Vamos ao fato: não foi a oposição, mas o principal parceiro do PT no governo, partido do vice-presidente da República, quem realmente impediu a conclusão da votação da MP dos Portos na madrugada de quarta-feira a tempo de seguir no mesmo dia para o Senado.
Enquanto os oposicionistas com seus 90 soldados insignificantes ante o exército de 423 deputados governistas faziam obstrução regimental, o PMDB sob comando do líder Eduardo Cunha obstruía de forma dissimulada.
Por expedientes da Mesa, que aceitou emendas de conteúdo repetido, ou pela negativa de registro de presença em plenário. Pouco antes das 5 da manhã, a sessão foi suspensa por falta de quórum. Seria necessária a presença de 257 parlamentares, coisa pouca diante do tamanho da base aliada. O PT assistiu à cena ensaiando queixa, mas sem poder abrir confronto.

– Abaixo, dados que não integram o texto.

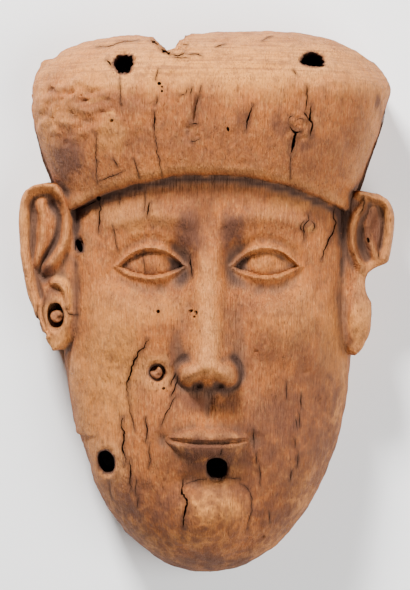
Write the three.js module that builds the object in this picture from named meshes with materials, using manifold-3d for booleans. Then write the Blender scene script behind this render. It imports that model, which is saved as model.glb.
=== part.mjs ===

Tudo muito bem urdido, disfarçado em disposição de votar, de esgotar todos os recursos na celebração do ato de estarem ali como representantes do povo desde as 11 horas do dia anterior no trabalho árduo de tentar aprovar medida "necessária à modernização" do sistema portuário do país.
Discursavam como heróis de uma jornada que de heroica não teve nada. Foi, antes, o retrato da desorganização das forças governistas que tinham 72 horas para aprovar na Câmara e no Senado a regulamentação de um setor estratégico na infraestrutura do Brasil.
A certa altura da madrugada, estabeleceu-se um debate sobre os 114 anos de existência de clube de futebol da Bahia, enquanto se anunciava no plenário que ministros estavam sendo acordados para telefonar a deputados pedindo-lhes para voltarem à Câmara a fim de garantir quórum para validar votações de cujas discussões não haviam participado.
Patético. Todo o conjunto da obra: a obscuridade do conflito de interesses, a pressa, a falta de compromisso com o conteúdo de uma medida editada com o intuito de atrair investimentos e incrementar o comércio exterior do país.
Um assunto dessa complexidade e alcance sob qualquer ângulo que se examine com um mínimo de seriedade não poderia ser tratado na base do improviso. Sob a espada da premência do tempo, contaminado por suspeições mal explicadas, troca de insultos, tendo como pano de fundo uma queda de braço entre a Presidência da República e o líder da bancada do PMDB.
O deputado Eduardo Cunha não é bicho que se crie em casa, disso o governo estava cansado de saber. A cúpula do partido também. Ainda assim a bancada o escolheu para líder, o que leva à conclusão de que não está sozinho na briga.
São 80 deputados. Se a totalidade não o segue cegamente, a maior parte o vê como uma solução. Tanto que atenderam à orientação de negar quórum na fase de votação das emendas ao texto principal. Comentou-se logo ao fim da sessão que o vice-presidente Michel Temer estaria acompanhando tudo do Palácio do Jaburu, furioso com Eduardo Cunha.
Ora, Temer é presidente de fato do PMDB. Sabe, assim como se imagina que esteja ciente a presidente da República, que o líder foi escolhido justamente pela capacidade de manter um clima de tensão permanente com o Planalto. Esse seu principal atributo, junto com a habilidade de dissimular como fez em discurso defensivo na tarde de ontem.
Portanto, nesse aspecto a cigana não enganou ninguém. Talvez tenham subestimado sua ousadia e/ou não avaliado direito o tamanho do descontentamento em gestação há tempos na bancada peemedebista. Agora fazer o que, destituí- lo? Difícil. Desmoralizá-lo? Provável que tentem.
Mas o embate dos portos não foi o último. Haverá outros e se o governo não organizar suas forças acabará se fragilizando como nenhum outro no Congresso.